GOAL:
Extract the first line through the line containing "TIP_WIDTH = 90.0" from the listing below, exactly as written.

THE DATA:
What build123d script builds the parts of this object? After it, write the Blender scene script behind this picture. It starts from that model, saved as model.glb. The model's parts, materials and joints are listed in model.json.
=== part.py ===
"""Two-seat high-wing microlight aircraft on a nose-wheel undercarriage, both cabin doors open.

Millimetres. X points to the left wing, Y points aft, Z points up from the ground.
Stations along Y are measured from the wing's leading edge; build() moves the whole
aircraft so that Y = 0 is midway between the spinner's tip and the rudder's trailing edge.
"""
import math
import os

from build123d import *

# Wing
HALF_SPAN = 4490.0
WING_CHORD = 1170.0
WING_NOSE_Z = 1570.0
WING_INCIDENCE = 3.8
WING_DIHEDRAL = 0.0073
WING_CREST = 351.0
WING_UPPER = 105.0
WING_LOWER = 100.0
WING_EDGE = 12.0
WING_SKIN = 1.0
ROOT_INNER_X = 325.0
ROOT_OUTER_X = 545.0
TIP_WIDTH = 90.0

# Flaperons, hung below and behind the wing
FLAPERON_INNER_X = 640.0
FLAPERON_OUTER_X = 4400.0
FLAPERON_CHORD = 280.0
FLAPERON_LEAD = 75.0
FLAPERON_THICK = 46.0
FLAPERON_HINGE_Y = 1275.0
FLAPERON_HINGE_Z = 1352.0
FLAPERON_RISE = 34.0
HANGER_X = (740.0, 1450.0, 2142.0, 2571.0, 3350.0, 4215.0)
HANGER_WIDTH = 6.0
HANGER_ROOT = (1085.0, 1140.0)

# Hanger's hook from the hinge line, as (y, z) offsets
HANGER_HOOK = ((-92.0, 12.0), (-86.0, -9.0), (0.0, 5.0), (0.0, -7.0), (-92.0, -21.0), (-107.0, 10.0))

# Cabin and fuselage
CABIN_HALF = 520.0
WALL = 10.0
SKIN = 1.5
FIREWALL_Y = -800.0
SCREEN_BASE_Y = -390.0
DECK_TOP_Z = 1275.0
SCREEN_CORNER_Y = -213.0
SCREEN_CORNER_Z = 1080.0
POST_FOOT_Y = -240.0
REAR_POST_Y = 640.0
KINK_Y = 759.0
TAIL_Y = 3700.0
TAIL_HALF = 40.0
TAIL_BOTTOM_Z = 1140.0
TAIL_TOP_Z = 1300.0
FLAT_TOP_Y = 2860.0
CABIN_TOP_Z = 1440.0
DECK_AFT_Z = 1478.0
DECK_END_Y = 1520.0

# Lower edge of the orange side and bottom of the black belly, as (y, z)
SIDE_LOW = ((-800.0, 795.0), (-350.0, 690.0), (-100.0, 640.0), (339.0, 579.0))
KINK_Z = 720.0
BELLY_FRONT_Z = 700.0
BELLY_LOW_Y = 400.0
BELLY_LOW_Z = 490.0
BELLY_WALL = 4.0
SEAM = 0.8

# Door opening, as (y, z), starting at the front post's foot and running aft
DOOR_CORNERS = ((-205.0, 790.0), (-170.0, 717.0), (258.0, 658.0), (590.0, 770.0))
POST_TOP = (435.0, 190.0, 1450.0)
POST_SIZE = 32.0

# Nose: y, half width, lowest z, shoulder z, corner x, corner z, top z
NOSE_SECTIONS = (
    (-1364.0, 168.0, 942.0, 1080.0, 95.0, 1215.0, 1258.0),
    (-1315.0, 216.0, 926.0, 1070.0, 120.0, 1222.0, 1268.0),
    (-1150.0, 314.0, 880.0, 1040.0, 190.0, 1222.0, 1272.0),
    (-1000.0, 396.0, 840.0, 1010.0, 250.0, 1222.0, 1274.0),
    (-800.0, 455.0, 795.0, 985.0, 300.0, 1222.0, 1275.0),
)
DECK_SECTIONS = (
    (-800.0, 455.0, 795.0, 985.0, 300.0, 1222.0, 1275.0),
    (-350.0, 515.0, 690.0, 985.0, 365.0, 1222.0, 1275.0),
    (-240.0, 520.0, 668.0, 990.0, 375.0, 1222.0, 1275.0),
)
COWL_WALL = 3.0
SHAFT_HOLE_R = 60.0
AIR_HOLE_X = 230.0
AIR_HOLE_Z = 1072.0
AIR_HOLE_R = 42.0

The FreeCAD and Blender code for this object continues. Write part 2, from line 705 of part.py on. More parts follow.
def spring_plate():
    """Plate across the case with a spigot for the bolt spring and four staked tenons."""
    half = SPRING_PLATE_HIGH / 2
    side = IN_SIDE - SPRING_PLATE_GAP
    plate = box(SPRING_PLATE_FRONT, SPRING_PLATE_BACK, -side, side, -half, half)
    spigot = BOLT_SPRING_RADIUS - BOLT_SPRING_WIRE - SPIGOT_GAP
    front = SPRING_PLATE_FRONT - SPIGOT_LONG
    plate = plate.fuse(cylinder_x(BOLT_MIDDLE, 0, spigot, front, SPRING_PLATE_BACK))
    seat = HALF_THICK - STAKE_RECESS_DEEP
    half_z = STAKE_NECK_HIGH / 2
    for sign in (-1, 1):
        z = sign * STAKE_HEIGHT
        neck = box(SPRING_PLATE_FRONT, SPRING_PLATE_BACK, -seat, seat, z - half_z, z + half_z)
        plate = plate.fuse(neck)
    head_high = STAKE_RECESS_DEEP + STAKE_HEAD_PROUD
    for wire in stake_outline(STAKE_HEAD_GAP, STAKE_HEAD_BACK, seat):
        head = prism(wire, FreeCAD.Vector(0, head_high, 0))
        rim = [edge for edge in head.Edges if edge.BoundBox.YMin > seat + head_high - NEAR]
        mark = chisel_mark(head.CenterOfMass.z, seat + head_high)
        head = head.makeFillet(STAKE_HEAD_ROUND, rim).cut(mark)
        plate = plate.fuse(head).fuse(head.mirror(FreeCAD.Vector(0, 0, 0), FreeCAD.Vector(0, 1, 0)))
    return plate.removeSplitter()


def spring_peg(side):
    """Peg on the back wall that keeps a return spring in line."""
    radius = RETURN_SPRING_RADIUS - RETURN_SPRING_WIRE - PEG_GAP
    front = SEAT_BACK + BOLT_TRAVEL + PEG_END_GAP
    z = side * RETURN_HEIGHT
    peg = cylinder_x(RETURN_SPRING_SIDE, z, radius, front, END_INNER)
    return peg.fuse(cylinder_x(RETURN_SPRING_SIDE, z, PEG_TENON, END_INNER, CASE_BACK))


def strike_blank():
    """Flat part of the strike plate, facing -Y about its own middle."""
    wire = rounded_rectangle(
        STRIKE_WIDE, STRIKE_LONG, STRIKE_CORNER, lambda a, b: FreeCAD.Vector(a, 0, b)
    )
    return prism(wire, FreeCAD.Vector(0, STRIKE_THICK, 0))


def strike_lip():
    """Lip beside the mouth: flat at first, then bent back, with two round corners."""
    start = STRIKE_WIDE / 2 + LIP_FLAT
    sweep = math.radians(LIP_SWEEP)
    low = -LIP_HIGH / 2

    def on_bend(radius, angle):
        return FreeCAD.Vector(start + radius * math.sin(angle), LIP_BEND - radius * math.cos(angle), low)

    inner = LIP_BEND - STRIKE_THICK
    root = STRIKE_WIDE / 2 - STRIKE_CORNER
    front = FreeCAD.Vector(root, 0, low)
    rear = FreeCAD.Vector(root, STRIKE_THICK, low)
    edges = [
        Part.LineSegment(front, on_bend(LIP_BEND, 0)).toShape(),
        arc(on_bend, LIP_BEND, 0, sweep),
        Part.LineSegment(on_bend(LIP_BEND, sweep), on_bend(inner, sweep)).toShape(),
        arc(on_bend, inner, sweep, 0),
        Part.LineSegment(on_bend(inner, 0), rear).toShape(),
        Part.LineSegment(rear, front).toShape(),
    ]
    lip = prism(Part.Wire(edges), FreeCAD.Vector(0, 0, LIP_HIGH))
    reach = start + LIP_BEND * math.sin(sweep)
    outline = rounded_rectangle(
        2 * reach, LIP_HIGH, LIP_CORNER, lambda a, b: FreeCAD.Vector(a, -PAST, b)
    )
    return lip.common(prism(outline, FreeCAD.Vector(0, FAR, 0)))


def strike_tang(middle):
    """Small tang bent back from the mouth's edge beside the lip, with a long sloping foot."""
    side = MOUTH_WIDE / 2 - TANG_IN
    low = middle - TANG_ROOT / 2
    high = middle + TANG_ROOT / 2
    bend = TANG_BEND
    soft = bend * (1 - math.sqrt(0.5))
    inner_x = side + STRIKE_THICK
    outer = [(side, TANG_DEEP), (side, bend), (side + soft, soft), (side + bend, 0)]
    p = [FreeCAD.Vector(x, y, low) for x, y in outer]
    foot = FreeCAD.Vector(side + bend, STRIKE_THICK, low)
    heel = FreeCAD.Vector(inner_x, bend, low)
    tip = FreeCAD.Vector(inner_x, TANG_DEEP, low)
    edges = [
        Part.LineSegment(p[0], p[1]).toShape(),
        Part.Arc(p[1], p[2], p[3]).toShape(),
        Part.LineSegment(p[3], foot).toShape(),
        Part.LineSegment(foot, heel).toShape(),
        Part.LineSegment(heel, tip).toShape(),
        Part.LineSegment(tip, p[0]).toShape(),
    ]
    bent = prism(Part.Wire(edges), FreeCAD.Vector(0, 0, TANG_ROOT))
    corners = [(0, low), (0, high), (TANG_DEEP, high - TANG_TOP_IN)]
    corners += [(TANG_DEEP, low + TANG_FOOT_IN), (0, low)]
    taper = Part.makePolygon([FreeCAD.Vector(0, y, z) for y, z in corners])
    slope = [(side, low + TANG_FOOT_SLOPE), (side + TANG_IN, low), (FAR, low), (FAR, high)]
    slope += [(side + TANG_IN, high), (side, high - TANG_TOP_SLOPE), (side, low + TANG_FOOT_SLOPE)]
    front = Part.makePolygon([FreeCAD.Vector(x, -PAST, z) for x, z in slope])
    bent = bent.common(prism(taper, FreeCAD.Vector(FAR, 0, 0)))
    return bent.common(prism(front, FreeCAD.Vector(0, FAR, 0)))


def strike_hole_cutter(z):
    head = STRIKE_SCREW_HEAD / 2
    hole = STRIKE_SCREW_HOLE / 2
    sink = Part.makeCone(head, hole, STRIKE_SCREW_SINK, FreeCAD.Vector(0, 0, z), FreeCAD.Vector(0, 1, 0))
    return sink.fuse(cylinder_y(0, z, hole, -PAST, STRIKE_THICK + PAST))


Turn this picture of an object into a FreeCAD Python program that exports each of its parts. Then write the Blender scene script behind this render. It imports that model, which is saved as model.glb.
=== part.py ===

WRITTEN REPLY:
What build123d script builds the parts of this object? After it, write the Blender scene script behind this picture. It starts from that model, saved as model.glb. The model's parts, materials and joints are listed in model.json.
=== part.py ===
"""Two-seat high-wing microlight aircraft on a nose-wheel undercarriage, both cabin doors open.

Millimetres. X points to the left wing, Y points aft, Z points up from the ground.
Stations along Y are measured from the wing's leading edge; build() moves the whole
aircraft so that Y = 0 is midway between the spinner's tip and the rudder's trailing edge.
"""
import math
import os

from build123d import *

# Wing
HALF_SPAN = 4490.0
WING_CHORD = 1170.0
WING_NOSE_Z = 1570.0
WING_INCIDENCE = 3.8
WING_DIHEDRAL = 0.0073
WING_CREST = 351.0
WING_UPPER = 105.0
WING_LOWER = 100.0
WING_EDGE = 12.0
WING_SKIN = 1.0
ROOT_INNER_X = 325.0
ROOT_OUTER_X = 545.0
TIP_WIDTH = 90.0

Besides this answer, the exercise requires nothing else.